A33A-0123
Running climate model in the commercial cloud computing environment: A case study using Community Earth System Model (CESM)
Wednesday, 16 December 2015
Poster Hall (Moscone South)
Xiuhong Chen, Xianglei Huang, Chaoyi Jiao, Mark Flanner, Todd Raeker and Brock Palen, University of Michigan Ann Arbor, Ann Arbor, MI, United States
Abstract:
Numerical model is the major tool used in the studies of climate change and climate projection. Because of the enormous complexity involved in such climate models, they are usually run on supercomputing centers or at least high-performance computing clusters. The cloud computing environment, however, offers an alternative option for running climate models. Compared to traditional supercomputing environment, cloud computing offers more flexibility yet also extra technical challenges. Using the CESM (community earth system model) as a case study, we test the feasibility of running the climate model in the cloud-based virtual computing environment. Using the cloud computing resources offered by Amazon Web Service (AWS) Elastic Compute Cloud (EC2) and an open-source software, StarCluster, which can set up virtual cluster, we investigate how to run the CESM on AWS EC2 and the efficiency of parallelization of CESM on the AWS virtual cluster.
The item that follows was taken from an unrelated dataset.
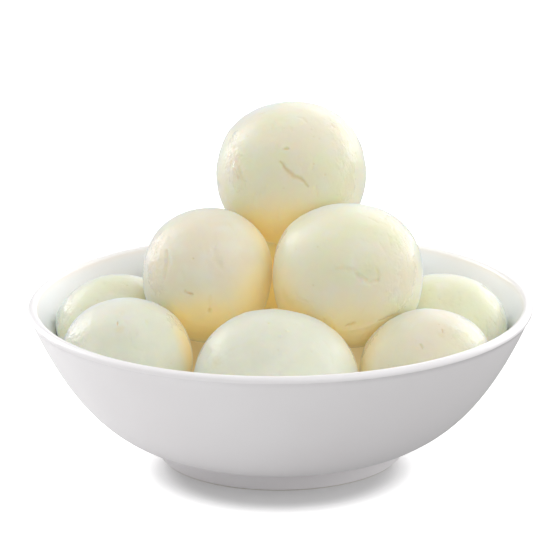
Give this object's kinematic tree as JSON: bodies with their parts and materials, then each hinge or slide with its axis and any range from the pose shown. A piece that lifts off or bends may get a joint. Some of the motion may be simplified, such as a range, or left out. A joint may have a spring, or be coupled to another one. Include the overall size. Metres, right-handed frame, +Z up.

We created virtual computing cluster using StarCluster on the AWS EC2 instances and carried out CESM simulations on such virtual cluster. We then compared the wall-clock time for one year of CESM simulation on the virtual cluster with that on a local high-performance computing (HPC) cluster with infiniband connections and operated by the University of Michigan. The results show that the CESM model can be efficiently scaled with number of CPUs on the AWS EC2 virtual computer cluster, and the parallelization efficiency is comparable to that on local HPC cluster. For standard configuration of the CESM at a spatial resolution of 1.9-degree latitude and 2.5-degree longitude, increasing the number of CPUs from 16 to 64 leads to a more than twice reduction in wall-clock running time and the scaling is nearly linear. Beyond 64 CPUs, the communication latency starts to overweight the saving of distributed computing and the parallelization efficiency becomes nearly level off.